**WORKING DATA:**
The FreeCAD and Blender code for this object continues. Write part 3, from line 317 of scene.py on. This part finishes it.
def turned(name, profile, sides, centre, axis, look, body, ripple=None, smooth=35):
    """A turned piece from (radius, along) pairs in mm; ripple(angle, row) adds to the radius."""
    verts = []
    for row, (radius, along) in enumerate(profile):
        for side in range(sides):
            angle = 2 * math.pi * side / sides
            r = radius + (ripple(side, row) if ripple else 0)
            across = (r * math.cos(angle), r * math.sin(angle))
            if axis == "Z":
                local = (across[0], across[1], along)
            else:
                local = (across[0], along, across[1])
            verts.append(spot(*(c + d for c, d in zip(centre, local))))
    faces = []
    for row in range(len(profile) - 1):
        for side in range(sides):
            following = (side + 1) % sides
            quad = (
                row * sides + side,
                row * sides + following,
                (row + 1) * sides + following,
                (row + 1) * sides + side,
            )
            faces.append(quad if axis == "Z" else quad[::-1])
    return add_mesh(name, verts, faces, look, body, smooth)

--

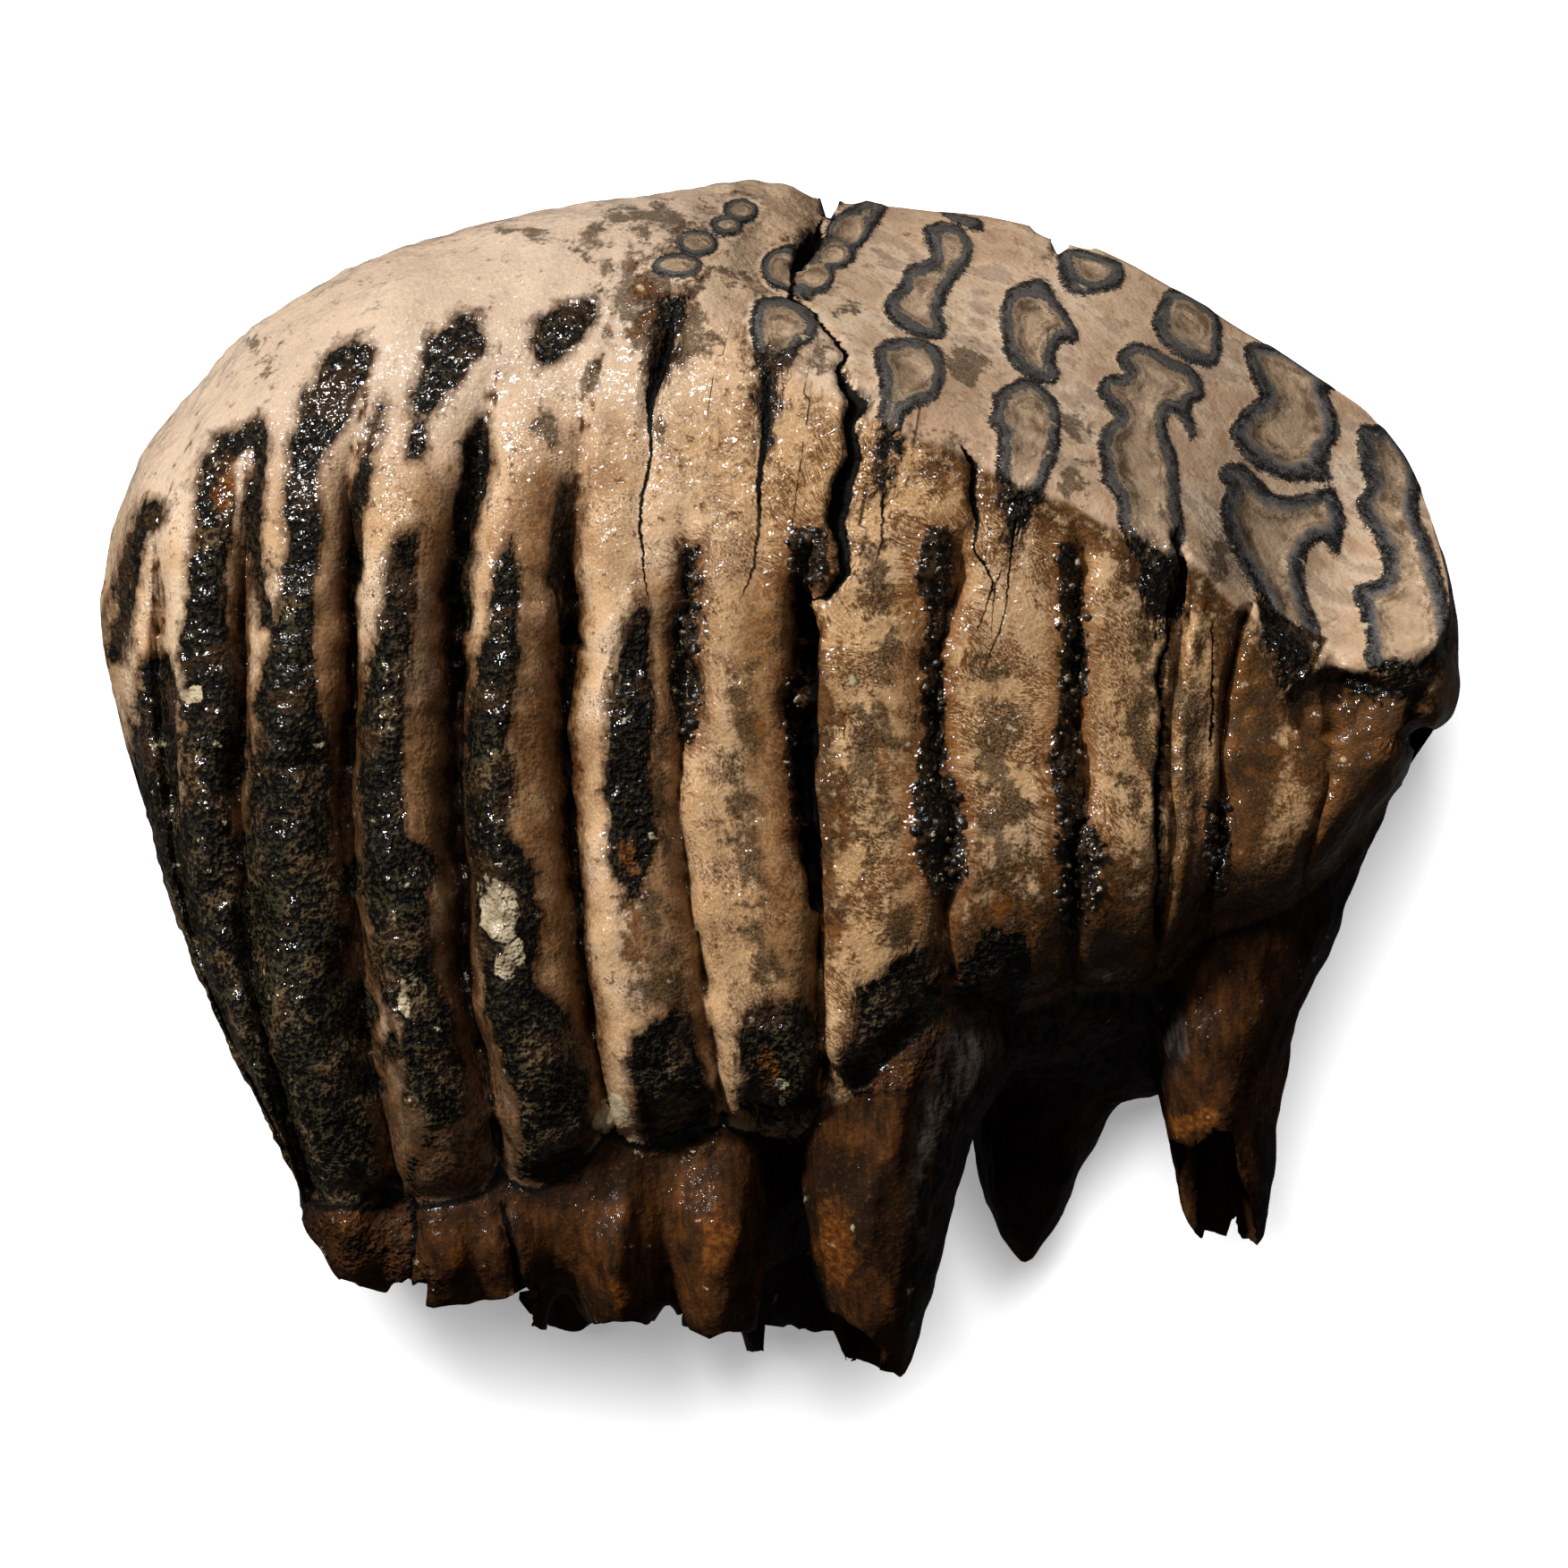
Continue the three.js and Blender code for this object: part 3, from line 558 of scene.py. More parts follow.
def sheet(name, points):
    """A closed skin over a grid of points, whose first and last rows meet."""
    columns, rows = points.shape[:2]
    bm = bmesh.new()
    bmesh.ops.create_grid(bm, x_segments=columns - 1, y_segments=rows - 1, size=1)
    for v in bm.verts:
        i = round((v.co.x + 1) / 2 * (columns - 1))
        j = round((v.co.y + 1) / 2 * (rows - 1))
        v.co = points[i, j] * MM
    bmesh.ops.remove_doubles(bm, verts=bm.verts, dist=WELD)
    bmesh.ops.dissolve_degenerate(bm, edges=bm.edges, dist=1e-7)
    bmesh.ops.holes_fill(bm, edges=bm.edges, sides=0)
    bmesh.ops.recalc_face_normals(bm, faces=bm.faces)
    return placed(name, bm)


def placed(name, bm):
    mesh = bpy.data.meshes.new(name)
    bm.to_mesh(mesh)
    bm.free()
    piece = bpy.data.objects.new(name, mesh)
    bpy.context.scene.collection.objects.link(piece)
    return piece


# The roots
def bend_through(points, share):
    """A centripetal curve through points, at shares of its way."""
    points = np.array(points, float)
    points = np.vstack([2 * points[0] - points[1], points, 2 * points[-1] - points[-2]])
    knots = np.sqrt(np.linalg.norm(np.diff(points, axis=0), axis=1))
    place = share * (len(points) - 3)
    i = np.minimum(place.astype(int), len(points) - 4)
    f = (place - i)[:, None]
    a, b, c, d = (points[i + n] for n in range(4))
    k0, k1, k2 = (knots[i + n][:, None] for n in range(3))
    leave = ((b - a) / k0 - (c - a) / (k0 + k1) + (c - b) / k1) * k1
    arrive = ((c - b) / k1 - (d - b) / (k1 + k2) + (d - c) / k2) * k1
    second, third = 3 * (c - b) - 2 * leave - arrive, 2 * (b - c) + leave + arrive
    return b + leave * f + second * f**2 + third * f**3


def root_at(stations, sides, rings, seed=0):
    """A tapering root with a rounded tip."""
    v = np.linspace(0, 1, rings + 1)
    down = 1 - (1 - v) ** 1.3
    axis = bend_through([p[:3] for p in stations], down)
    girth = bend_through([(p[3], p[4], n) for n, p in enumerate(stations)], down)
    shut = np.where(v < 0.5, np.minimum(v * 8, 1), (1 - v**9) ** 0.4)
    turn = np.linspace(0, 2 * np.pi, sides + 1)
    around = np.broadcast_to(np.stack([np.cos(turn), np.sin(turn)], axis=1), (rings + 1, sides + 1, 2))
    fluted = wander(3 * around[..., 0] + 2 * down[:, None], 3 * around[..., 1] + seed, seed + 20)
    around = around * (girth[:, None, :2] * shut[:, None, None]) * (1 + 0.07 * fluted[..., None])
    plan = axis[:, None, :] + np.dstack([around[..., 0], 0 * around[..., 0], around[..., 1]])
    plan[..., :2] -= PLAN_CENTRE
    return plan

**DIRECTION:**
Print exactly the lines from the one containing "The FreeCAD and" to the one containing "return add_mesh(name, verts, faces, look, body, smooth)", both included, and nothing else.

**COMPLETE OUTPUT:**
The FreeCAD and Blender code for this object continues. Write part 3, from line 317 of scene.py on. This part finishes it.
def turned(name, profile, sides, centre, axis, look, body, ripple=None, smooth=35):
    """A turned piece from (radius, along) pairs in mm; ripple(angle, row) adds to the radius."""
    verts = []
    for row, (radius, along) in enumerate(profile):
        for side in range(sides):
            angle = 2 * math.pi * side / sides
            r = radius + (ripple(side, row) if ripple else 0)
            across = (r * math.cos(angle), r * math.sin(angle))
            if axis == "Z":
                local = (across[0], across[1], along)
            else:
                local = (across[0], along, across[1])
            verts.append(spot(*(c + d for c, d in zip(centre, local))))
    faces = []
    for row in range(len(profile) - 1):
        for side in range(sides):
            following = (side + 1) % sides
            quad = (
                row * sides + side,
                row * sides + following,
                (row + 1) * sides + following,
                (row + 1) * sides + side,
            )
            faces.append(quad if axis == "Z" else quad[::-1])
    return add_mesh(name, verts, faces, look, body, smooth)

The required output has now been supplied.